Rabbi El’hanan Wassermann

zatsal

apporte une réponse très simple dans ‘Kovets Maamarim’ (p.41).

La Thora nous révèle à maintes occasions que les conséquences des fautes commises par les hommes concernent leurs âmes, mais touchent également la création dans son ensemble.

Les forces de l’impureté (ko’hoth hatouma) étant renforcées, le monde baissera de niveau spirituel et jouira dans une moindre mesure de la bénédiction divine.

Celui qui cherche réellement à ne nuire en rien à son prochain est donc obligé de tenir compte de toutes les nuisances qu’il peut infliger à l’humanité dans son ensemble.

Or, en ne s’acquittant pas de ses devoirs envers le Créateur, il nuit au monde en général et à son prochain en particulier.

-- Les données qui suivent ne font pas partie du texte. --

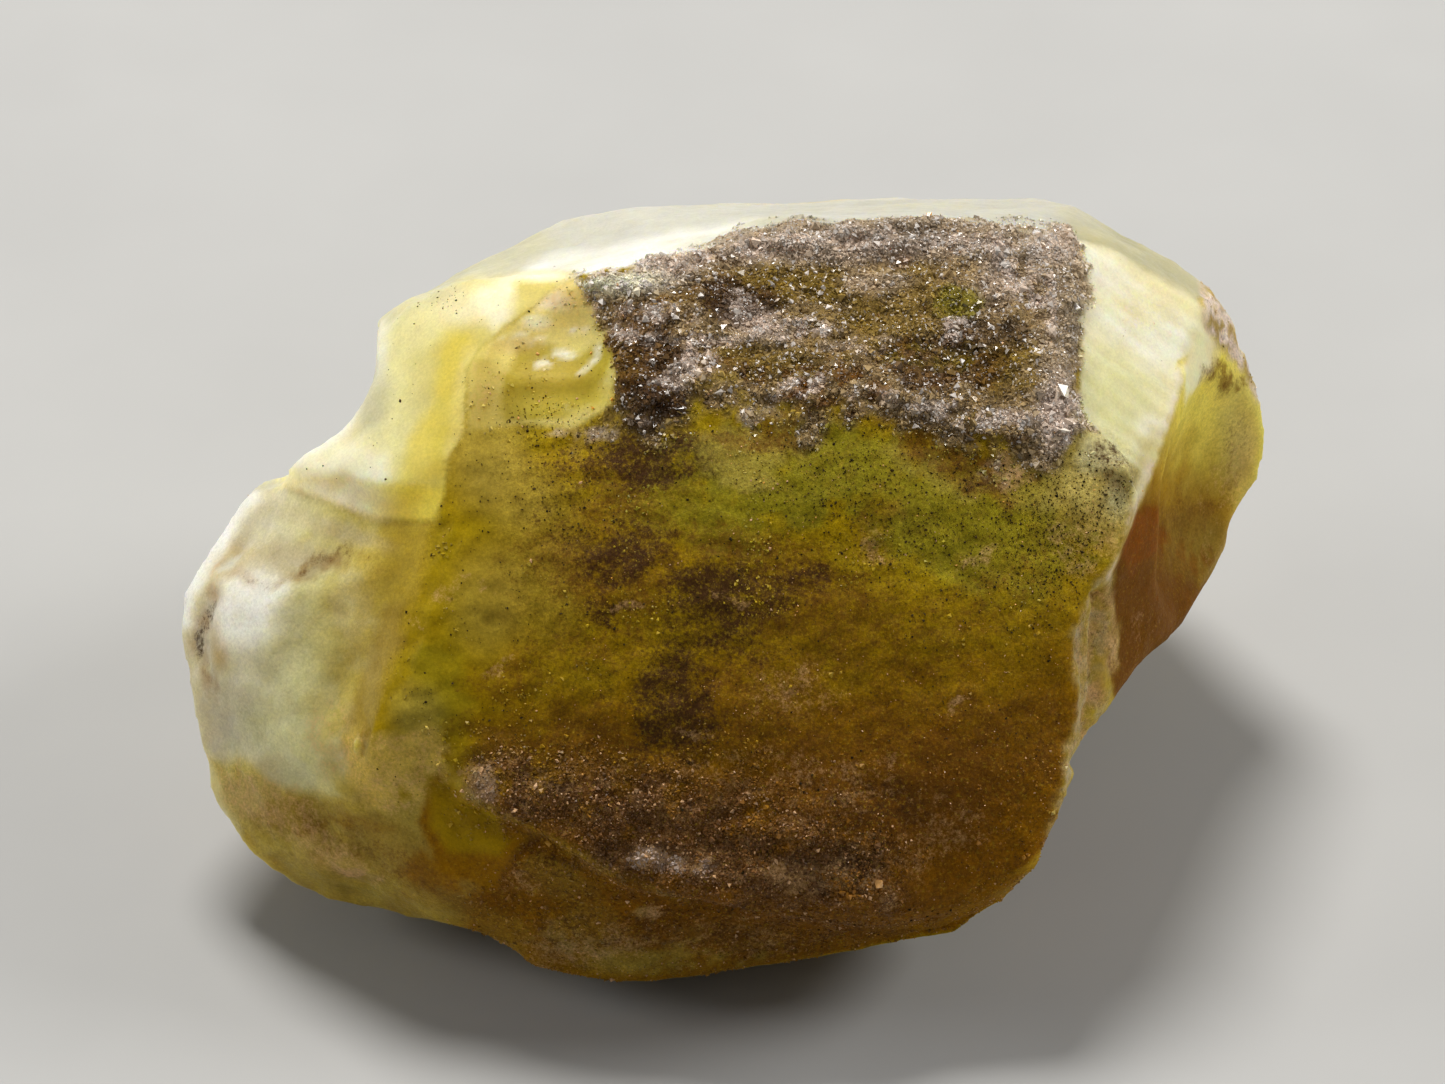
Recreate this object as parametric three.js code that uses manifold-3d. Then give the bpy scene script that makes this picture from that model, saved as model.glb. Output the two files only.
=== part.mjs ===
// Datolite crystal: one broken and partly crusted crystal, made as one solid.
// Millimetres, +Z up, standing on its flat resting face at z = 0.
// The origin is under the middle of its box.
import * as THREE from "three";
import { ConvexGeometry } from "three/addons/geometries/ConvexGeometry.js";
import { SimplexNoise } from "three/addons/math/SimplexNoise.js";
import { mergeVertices } from "three/addons/utils/BufferGeometryUtils.js";
import Module from "manifold-3d";

const wasm = await Module();
wasm.setup();

// The forms are laid out in the crystal's own frame: x along its length, y up its main face and z out of it.
const LEAN = THREE.MathUtils.degToRad(50); // how far that frame is turned about x, to lie as the crystal does
const REST_HEIGHT = 8.5; // the frame's origin above the resting face
const GROUND = 60; // a block larger than the crystal, which cuts the resting face

// The main face is a gentle dome: its height at the middle, and how fast it falls along x, up y and down y.
const DOME = { height: 6.0, alongX: 0.011, upY: 0.032, downY: 0.016 };
const FACE_RISE = 0.4; // the main face above the layer under it
const CRUST_RISE = 0.35; // the crust above the main face
const CRUST_LIP = 0.1; // how far the crust laps up y, past the main face
const LOW_CRUST_RISE = 0.2;
const LAYER_DEPTH = 8; // how deep the main face and the crusts reach into the body, more than DOME.height

function domeHeight(x, y) {
  return DOME.height - DOME.alongX * x * x - (y > 0 ? DOME.upY : DOME.downY) * y * y;
}

// The body's outline as it is seen along z, and its depth.
const BODY = [
  // near edge of the top face, left to right
  [-4.4, 8.6, 2.8], [-1.0, 9.3, 2.9], [2.1, 10.1, 2.5], [6.2, 10.2, 2.1], [9.2, 9.9, 1.7],
  // far edge of the top face
  [-4.7, 10.6, -5.0], [-3.5, 10.9, -6.0], [7.3, 11.4, -6.6], [9.0, 11.3, -6.0],
  // upper left outline
  [-7.6, 9.0, -3.0], [-9.5, 7.7, -1.6], [-8.9, 7.9, 0.6],
  // right outline, downwards
  [9.7, 10.9, -3.0], [11.4, 10.1, -3.5], [13.0, 9.3, -3.5], [13.7, 8.6, -3.0], [14.3, 7.7, -3.5],
  [14.8, 6.5, -4.0], [15.2, 5.1, -4.5], [15.6, 4.0, -5.0], [15.3, 3.1, -5.2], [14.7, 1.9, -5.6],
  [14.2, 0.8, -6.0], [13.7, -0.1, -6.0], [12.9, -0.8, -5.8],
  // the pale facet: its left side and its outer ridge
  [9.5, 8.0, 2.5], [9.2, 5.2, 3.7], [11.0, 3.2, 4.0], [12.5, 5.7, 0.9], [13.5, 8.1, -1.4],
  [13.9, 6.9, -1.8], [11.4, 3.0, 2.8], [10.9, 1.4, 3.6], [10.2, 0.3, 4.0], [9.6, -4.2, 3.8],
  // lower edge, right to left
  [8.8, -6.8, 3.0], [8.6, -7.3, 2.4], [6.9, -8.5, 2.2], [6.1, -9.5, 1.8], [2.1, -10.1, 1.6],
  [-0.7, -10.6, 1.4], [-3.2, -10.9, 1.2], [-5.4, -10.4, 1.4], [-7.4, -9.3, 1.2],
  // the knob's outline, upwards
  [-9.3, -9.1, -0.2], [-10.7, -8.6, -0.8], [-12.1, -8.3, -1.0], [-13.3, -7.5, -1.0], [-14.1, -5.9, -0.8],
  [-14.8, -3.1, -0.2], [-15.2, 0.1, -0.5], [-14.3, 1.3, -0.6], [-13.6, 2.4, -0.8],
  // the knob's front
  [-12.8, 0.2, 2.2], [-11.0, 0.0, 3.4], [-13.4, -3.6, 1.6], [-11.5, -4.6, 2.9], [-12.6, -6.4, 0.9],
  [-9.4, -7.8, 2.2], [-7.0, -8.4, 3.0], [-10.8, 2.6, 2.4],
  // behind
  [12.0, 6.0, -10.0], [3.0, 8.5, -10.5], [-5.0, 7.0, -9.0], [-9.0, 1.0, -8.5], [-7.5, -3.0, -10.0],
  [9.5, 0.0, -12.0], [2.0, -2.0, -12.5], [2.0, -8.0, -4.5], [7.5, -6.0, -5.0], [-6.0, -7.5, -5.0],
  [-13.0, 1.0, -4.0], [-12.0, -5.0, -4.5],
];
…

S’il croit profondément en D.ieu et qu’il est sincère, c’est-à-dire que lorsqu’il cherche à ne pas nuire à son prochain, il se met totalement à sa place, il cherchera à respecter toutes les lois de la Thora.

La maxime de Hillel prend donc un sens tout particulier : à travers l’amour de l’autre, on aboutit à se rapprocher soi-même de l’accomplissement de toutes les commandements de la Thora.